Vazquez returns to the National League East after a disastrous season with the New York Yankees. Maybe he has finally learned to accept the fact that he can’t pitch with success in the American League—in five seasons with an AL team, he has posted a sub-4.00 ERA just once. He certainly has proven he can pitch well in the NL East, posting a 15-10 record, with a 2.87 ERA for the Atlanta Braves back in 2009.
Volstad’s record improved last season, but his underlying metrics actually stayed the same or got worse than they were in 2009. The difference between the two seasons was the fact his home run rate, which was extraordinarily high in ’09, normalized last year. Otherwise, there is no growth here.
Nunez is a work in progress as the club’s closer. He recorded 30 saves last year but also blew eight save opportunities (tied for second most in the major leagues). Still, there was significant growth in a bunch of his peripherals—his K-rate jumped, his walk rate returned to its previous levels and he continued to increase his ground ball rate (from 39 percent, to 41 percent, to 54 percent over the last three years). The bullpen behind him is largely unproven, though RHPs Brian Sanches and Clay Hensley both had excellent campaigns in 2010 and should be able to help shorten the game. I suspect Sanches will ultimately earn the role as Nunez’ primary set-up man.
Prediction for 2011: 3rd place (81-81)
The club will have a different look in 2011—younger, more reliant on pitching and defense and considerably less expensive for ownership. I expect the lineup will struggle and produce far less than the league average in runs—it is too young and too inexperienced. The trade off is that the pitching should be improved with the addition of Vazquez, the improving health of Sanchez, the maturation of Nolasco and the arrival of the veteran Buck behind the plate.
Top Five Prospects:
1. Matt Dominguez, 3B
2. Osvaldo Martinez, SS
3. Scott Cousins, OF
4. Mike Dunn, LHP
5. Brad Hand, LHP
Dominguez will start the 2011 season as the starting third baseman with the parent club, but I believe he is being rushed and that he will end up back in the minor leagues before midseason.

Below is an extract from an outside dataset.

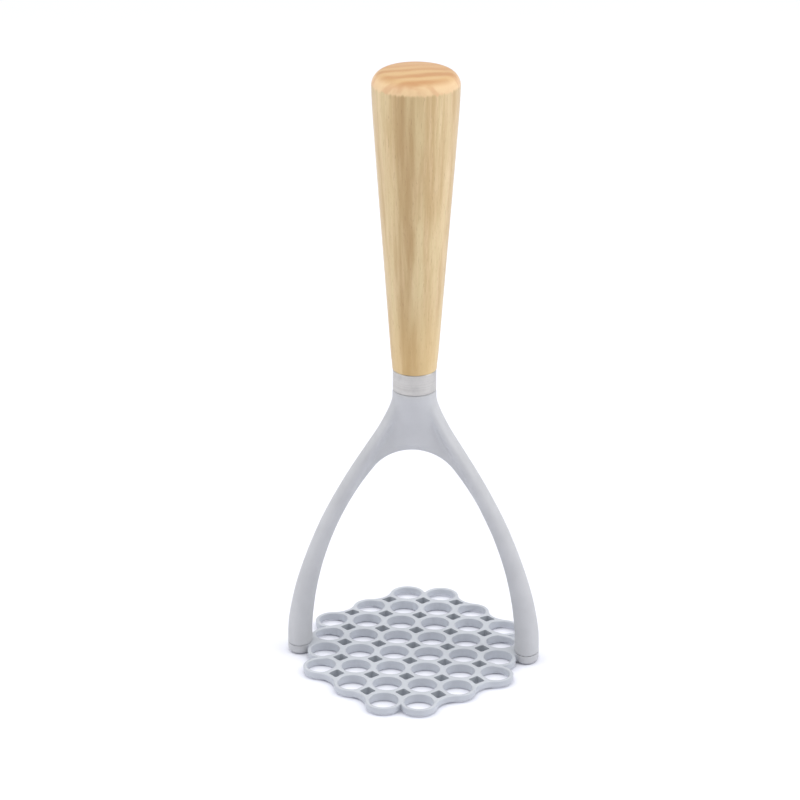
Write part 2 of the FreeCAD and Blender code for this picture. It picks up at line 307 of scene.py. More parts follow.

His offensive game is still a work in progress and he will almost certainly struggle to hit major league pitching at this point. The challenge of moving from Double A to The Show is daunting under the best of circumstances, but in the case of Dominguez, he will be asked to do so at a bad time in his development. The organization made several changes to his mechanics last year and he is still learning how to hit with his new swing. According to Baseball America, the changes will give him “a clearer path to the ball, allowing him to make more consistent contact and drive the ball better.” THAT would be welcomed, since he is a .257 career hitter in the lower minors. In my opinion, he needs AT LEAST one more full season in Double A and Triple A before he is ready to face big league pitching on a day-to-day basis.